◆ **DESCRIPTION OF THE TASK**
Repeat exactly the lines of the listing below, please, starting with the first and ending with the line containing "self.tree = tree"; leave out the rest.

◆ **DATASET EXCERPT**
━━━━━━━━━━━━━━━━━━━━━━━━━━━━━━
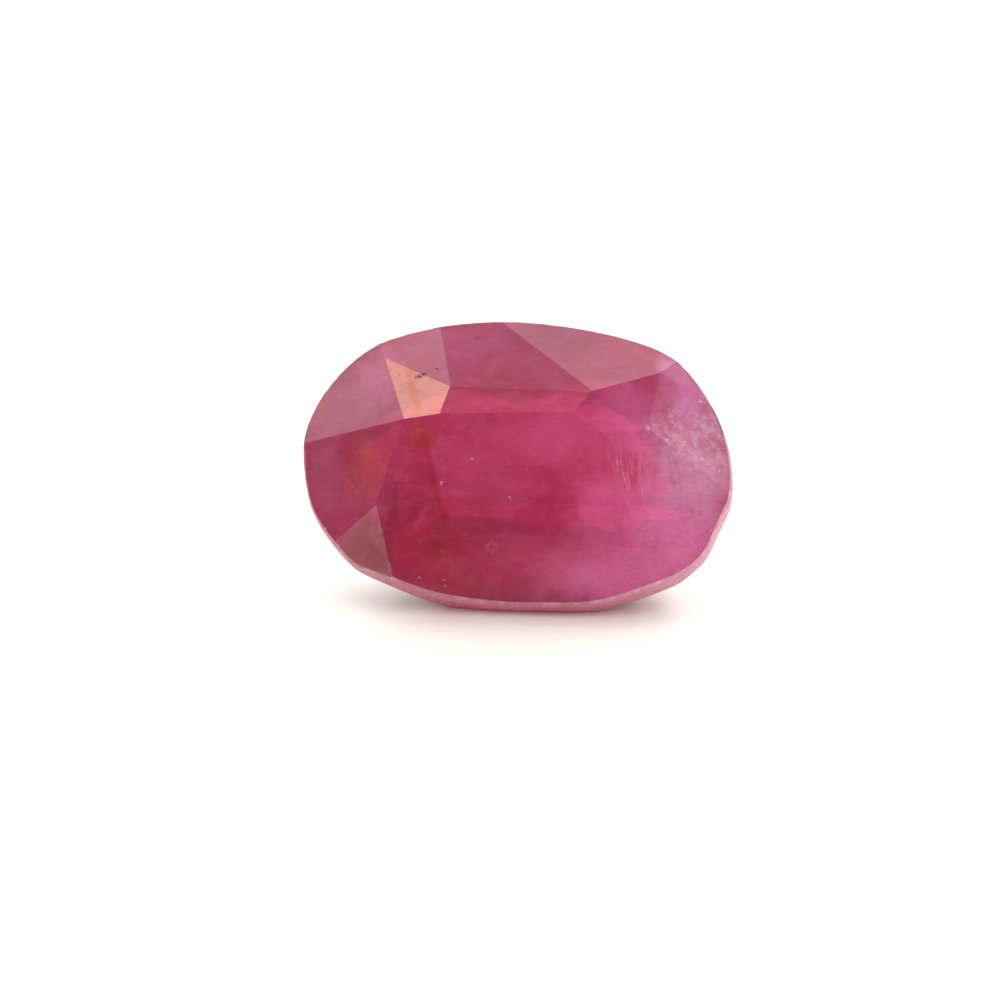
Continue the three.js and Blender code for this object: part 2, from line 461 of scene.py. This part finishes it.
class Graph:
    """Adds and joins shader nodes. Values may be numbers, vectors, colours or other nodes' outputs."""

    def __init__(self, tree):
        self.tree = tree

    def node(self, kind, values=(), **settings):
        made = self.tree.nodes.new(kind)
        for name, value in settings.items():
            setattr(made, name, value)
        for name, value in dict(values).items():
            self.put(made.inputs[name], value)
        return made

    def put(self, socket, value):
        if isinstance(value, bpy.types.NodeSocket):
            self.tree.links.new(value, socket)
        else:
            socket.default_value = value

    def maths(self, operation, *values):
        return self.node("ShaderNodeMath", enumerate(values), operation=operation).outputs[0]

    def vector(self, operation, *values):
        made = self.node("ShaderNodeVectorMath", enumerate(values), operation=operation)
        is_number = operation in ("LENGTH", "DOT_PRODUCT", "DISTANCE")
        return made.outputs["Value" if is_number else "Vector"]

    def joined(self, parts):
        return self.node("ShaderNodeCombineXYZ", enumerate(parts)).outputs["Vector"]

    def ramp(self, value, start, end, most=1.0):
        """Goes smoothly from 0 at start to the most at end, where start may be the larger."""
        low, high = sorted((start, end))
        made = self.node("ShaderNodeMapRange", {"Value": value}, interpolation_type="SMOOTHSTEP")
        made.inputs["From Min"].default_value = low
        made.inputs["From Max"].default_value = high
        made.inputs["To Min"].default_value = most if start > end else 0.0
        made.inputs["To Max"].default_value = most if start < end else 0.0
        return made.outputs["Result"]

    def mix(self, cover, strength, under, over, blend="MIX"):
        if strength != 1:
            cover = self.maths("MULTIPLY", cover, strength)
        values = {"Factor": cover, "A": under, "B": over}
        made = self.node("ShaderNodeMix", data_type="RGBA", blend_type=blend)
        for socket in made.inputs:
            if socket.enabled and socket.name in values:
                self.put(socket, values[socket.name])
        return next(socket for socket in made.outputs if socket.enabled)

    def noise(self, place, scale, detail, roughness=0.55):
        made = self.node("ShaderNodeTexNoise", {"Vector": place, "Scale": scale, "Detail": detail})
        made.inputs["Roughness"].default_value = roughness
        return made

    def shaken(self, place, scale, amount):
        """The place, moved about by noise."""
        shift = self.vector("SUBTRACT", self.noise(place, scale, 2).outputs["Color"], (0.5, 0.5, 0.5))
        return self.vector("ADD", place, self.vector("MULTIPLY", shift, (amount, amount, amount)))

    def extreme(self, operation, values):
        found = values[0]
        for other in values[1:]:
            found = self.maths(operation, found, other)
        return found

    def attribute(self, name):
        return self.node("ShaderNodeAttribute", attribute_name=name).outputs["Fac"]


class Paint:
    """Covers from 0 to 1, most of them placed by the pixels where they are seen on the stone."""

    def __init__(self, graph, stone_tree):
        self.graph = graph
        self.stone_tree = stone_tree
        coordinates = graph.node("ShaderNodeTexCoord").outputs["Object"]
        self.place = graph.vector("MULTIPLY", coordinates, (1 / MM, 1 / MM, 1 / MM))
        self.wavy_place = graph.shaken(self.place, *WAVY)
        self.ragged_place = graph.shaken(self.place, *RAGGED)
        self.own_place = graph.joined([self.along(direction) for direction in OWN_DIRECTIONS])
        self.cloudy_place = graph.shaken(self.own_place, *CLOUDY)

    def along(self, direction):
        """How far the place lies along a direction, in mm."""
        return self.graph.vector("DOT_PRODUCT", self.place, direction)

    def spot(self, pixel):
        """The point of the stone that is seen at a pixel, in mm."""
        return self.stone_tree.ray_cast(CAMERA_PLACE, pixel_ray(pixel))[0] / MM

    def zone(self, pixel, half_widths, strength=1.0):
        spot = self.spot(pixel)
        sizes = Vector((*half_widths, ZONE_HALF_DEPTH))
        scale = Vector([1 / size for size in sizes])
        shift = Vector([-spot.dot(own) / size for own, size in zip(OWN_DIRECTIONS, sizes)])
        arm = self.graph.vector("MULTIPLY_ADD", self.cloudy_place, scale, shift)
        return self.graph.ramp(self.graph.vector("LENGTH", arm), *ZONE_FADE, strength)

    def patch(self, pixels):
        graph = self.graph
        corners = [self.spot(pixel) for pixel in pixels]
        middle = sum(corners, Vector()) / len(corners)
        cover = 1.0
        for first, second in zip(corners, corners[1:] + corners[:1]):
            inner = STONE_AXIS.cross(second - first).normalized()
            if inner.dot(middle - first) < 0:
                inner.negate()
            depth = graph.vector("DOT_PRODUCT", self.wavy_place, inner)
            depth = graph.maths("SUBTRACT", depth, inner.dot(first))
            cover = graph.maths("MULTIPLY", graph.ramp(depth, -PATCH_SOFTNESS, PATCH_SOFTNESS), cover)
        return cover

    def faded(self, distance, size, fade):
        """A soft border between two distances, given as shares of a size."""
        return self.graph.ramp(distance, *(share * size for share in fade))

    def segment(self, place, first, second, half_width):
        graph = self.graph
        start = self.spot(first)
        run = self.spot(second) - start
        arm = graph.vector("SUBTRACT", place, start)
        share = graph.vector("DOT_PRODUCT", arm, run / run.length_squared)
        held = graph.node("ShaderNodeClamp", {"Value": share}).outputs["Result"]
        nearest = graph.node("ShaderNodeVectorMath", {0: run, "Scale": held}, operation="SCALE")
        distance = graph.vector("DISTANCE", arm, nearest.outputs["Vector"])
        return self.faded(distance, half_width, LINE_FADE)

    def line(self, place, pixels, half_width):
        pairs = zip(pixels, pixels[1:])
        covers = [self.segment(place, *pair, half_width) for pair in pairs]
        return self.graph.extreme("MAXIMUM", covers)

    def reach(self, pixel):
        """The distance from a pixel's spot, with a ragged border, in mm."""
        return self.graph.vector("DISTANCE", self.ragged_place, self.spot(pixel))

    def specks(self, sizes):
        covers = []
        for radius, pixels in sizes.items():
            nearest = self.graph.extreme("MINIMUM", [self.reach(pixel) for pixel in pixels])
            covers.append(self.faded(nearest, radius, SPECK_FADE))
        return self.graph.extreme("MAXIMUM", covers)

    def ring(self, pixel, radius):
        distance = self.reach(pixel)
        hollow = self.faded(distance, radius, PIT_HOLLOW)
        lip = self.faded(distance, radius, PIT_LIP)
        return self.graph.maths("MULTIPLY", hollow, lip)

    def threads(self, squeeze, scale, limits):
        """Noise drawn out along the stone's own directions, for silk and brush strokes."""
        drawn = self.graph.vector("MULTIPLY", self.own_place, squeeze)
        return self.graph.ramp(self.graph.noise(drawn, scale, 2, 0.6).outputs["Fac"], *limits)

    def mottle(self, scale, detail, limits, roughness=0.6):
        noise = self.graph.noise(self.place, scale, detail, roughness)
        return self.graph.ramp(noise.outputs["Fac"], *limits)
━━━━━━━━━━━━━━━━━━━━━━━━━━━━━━
◆ **EXERCISE OUTPUT**
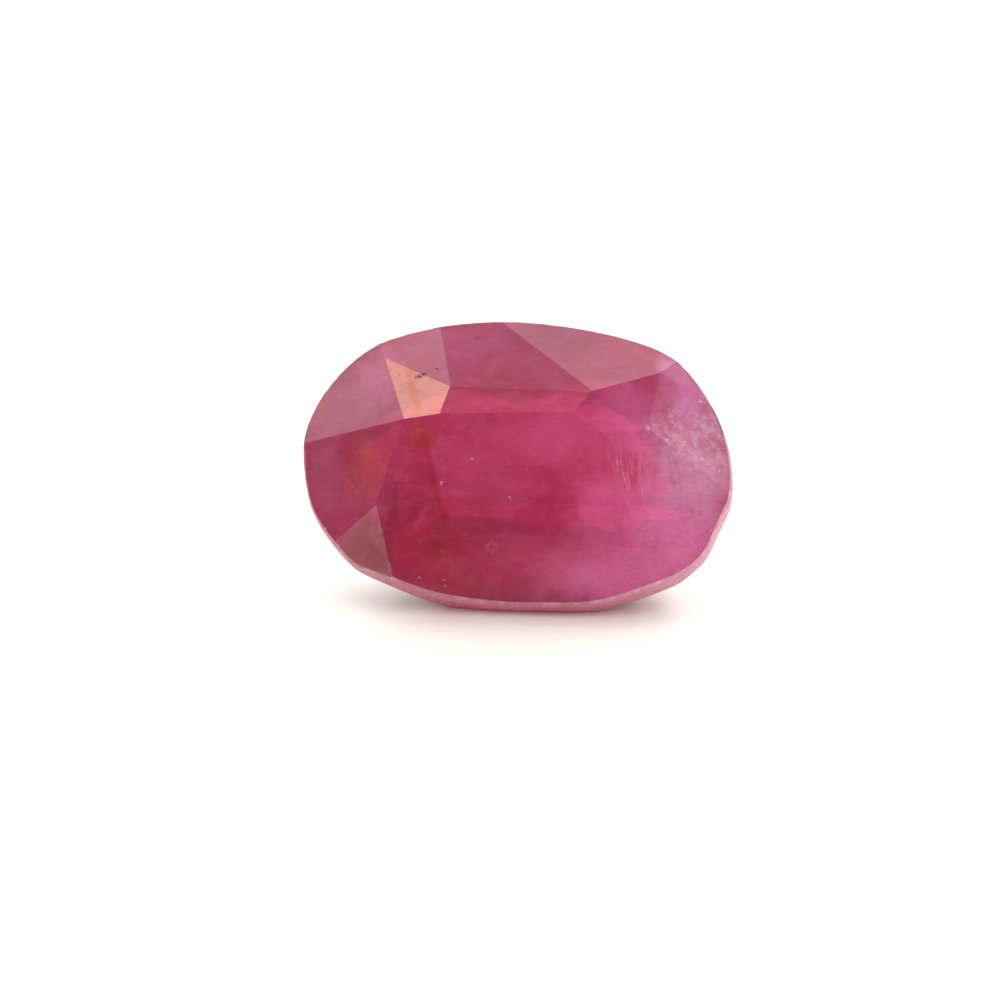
Continue the three.js and Blender code for this object: part 2, from line 461 of scene.py. This part finishes it.
class Graph:
    """Adds and joins shader nodes. Values may be numbers, vectors, colours or other nodes' outputs."""

    def __init__(self, tree):
        self.tree = tree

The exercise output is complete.